Return all of the data exactly as given.

◆ **Information shown**:
......

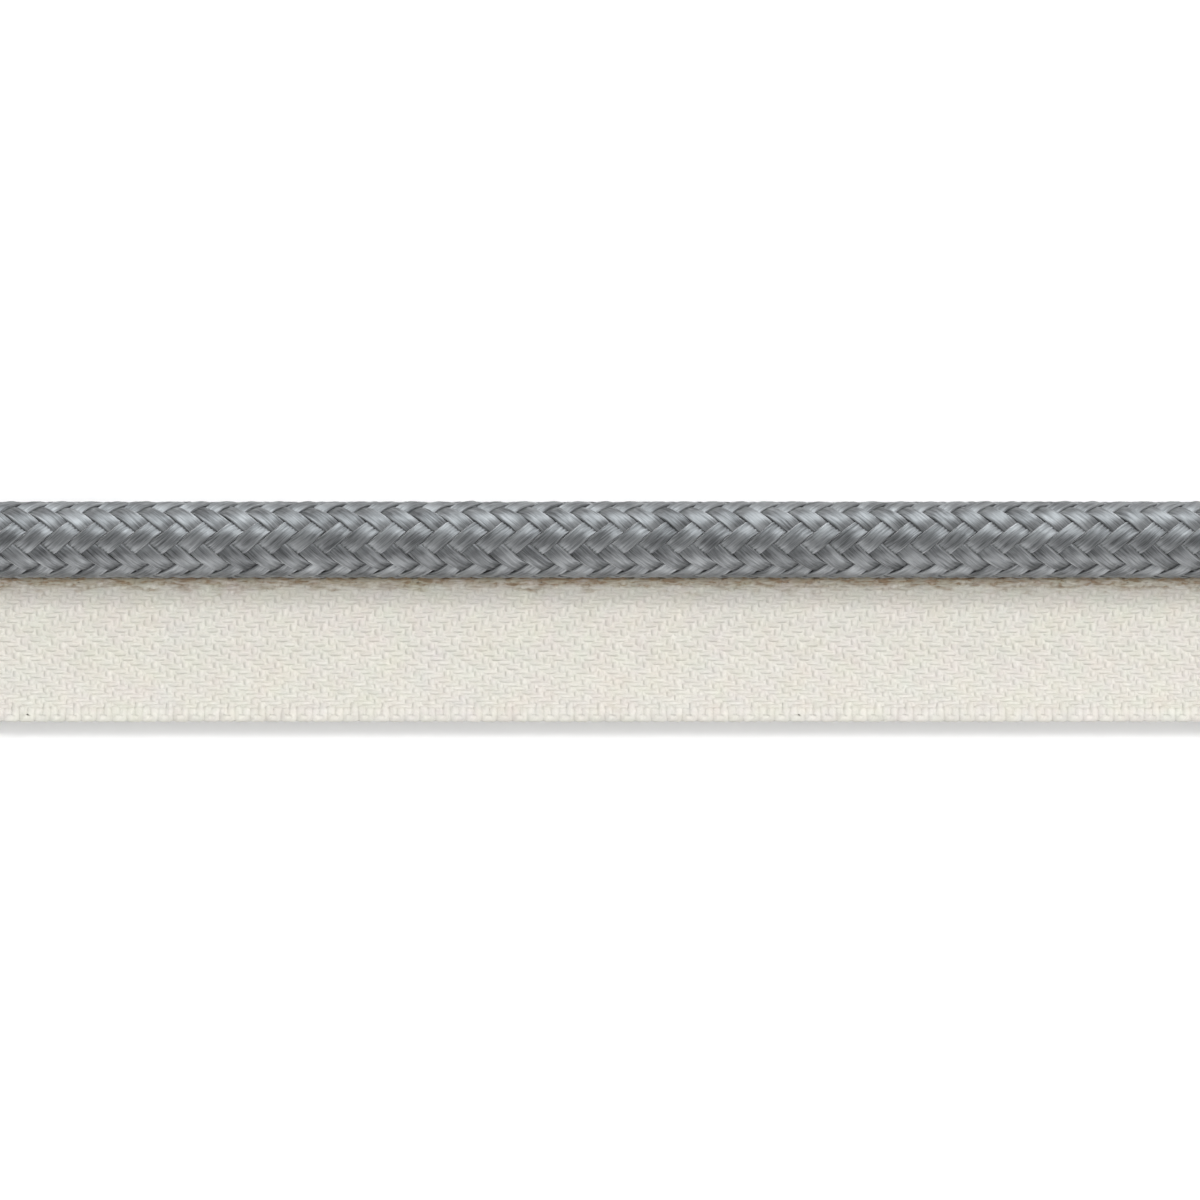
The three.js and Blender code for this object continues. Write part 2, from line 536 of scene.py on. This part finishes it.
grey_yarn, grey_shader = yarn_material(
    "grey_satin_yarn",
    {"Fibre width": 0.12 * MM, "Fibre length": 1.8 * MM, "Twist": 0.02},
    dark=(0.12, 0.125, 0.13, 1),
    light=(0.4, 0.413, 0.425, 1),
    bump=0.05 * MM,
)
grey_shader.inputs["Metallic"].default_value = 0.6
grey_shader.inputs["Roughness"].default_value = 0.55
grey_shader.inputs["Anisotropic"].default_value = 0.9
grey_shader.inputs["Specular IOR Level"].default_value = 0.6
grey_shader.inputs["Sheen Weight"].default_value = 0.25
grey_shader.inputs["Sheen Roughness"].default_value = 0.4
across_yarn = add(grey_yarn.node_tree, "ShaderNodeTangent", direction_type="UV_MAP", uv_map="UVMap")
grey_yarn.node_tree.links.new(across_yarn.outputs[0], grey_shader.inputs["Tangent"])

strands_tree = strand_tree()
for name, lean in (("strands_right", 1.0), ("strands_left", -1.0)):
    strands = grow(name, strands_tree, {**strand_sizes, "Lean": lean}, grey_yarn)
    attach(strands, "root")
    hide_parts("braided_cord")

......

◆ **Task answer**:
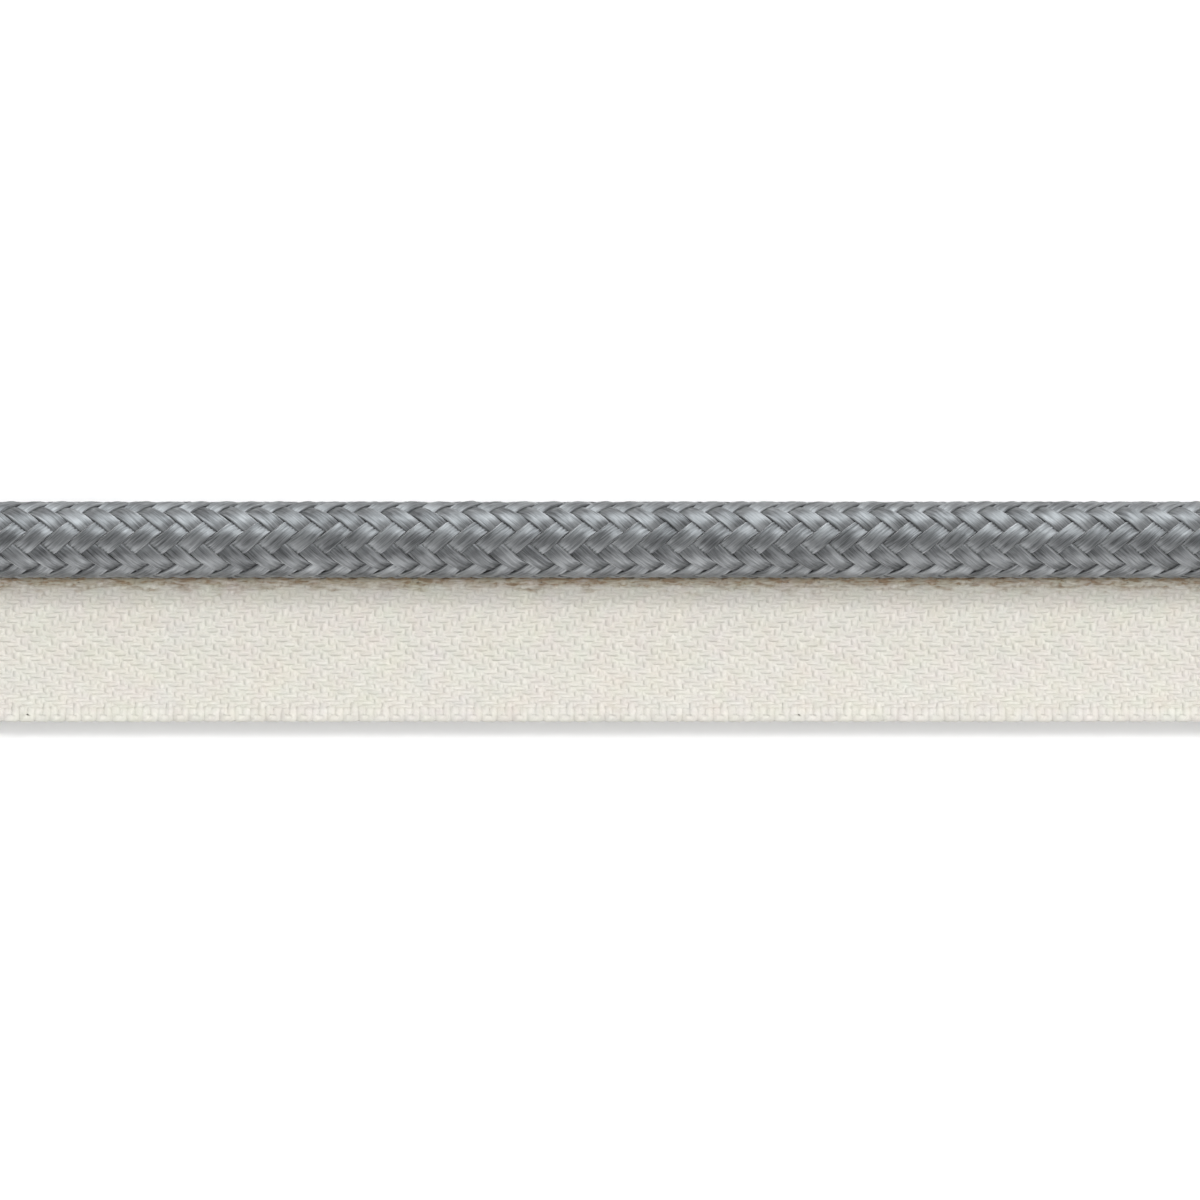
The three.js and Blender code for this object continues. Write part 2, from line 536 of scene.py on. This part finishes it.
grey_yarn, grey_shader = yarn_material(
    "grey_satin_yarn",
    {"Fibre width": 0.12 * MM, "Fibre length": 1.8 * MM, "Twist": 0.02},
    dark=(0.12, 0.125, 0.13, 1),
    light=(0.4, 0.413, 0.425, 1),
    bump=0.05 * MM,
)
grey_shader.inputs["Metallic"].default_value = 0.6
grey_shader.inputs["Roughness"].default_value = 0.55
grey_shader.inputs["Anisotropic"].default_value = 0.9
grey_shader.inputs["Specular IOR Level"].default_value = 0.6
grey_shader.inputs["Sheen Weight"].default_value = 0.25
grey_shader.inputs["Sheen Roughness"].default_value = 0.4
across_yarn = add(grey_yarn.node_tree, "ShaderNodeTangent", direction_type="UV_MAP", uv_map="UVMap")
grey_yarn.node_tree.links.new(across_yarn.outputs[0], grey_shader.inputs["Tangent"])

strands_tree = strand_tree()
for name, lean in (("strands_right", 1.0), ("strands_left", -1.0)):
    strands = grow(name, strands_tree, {**strand_sizes, "Lean": lean}, grey_yarn)
    attach(strands, "root")
    hide_parts("braided_cord")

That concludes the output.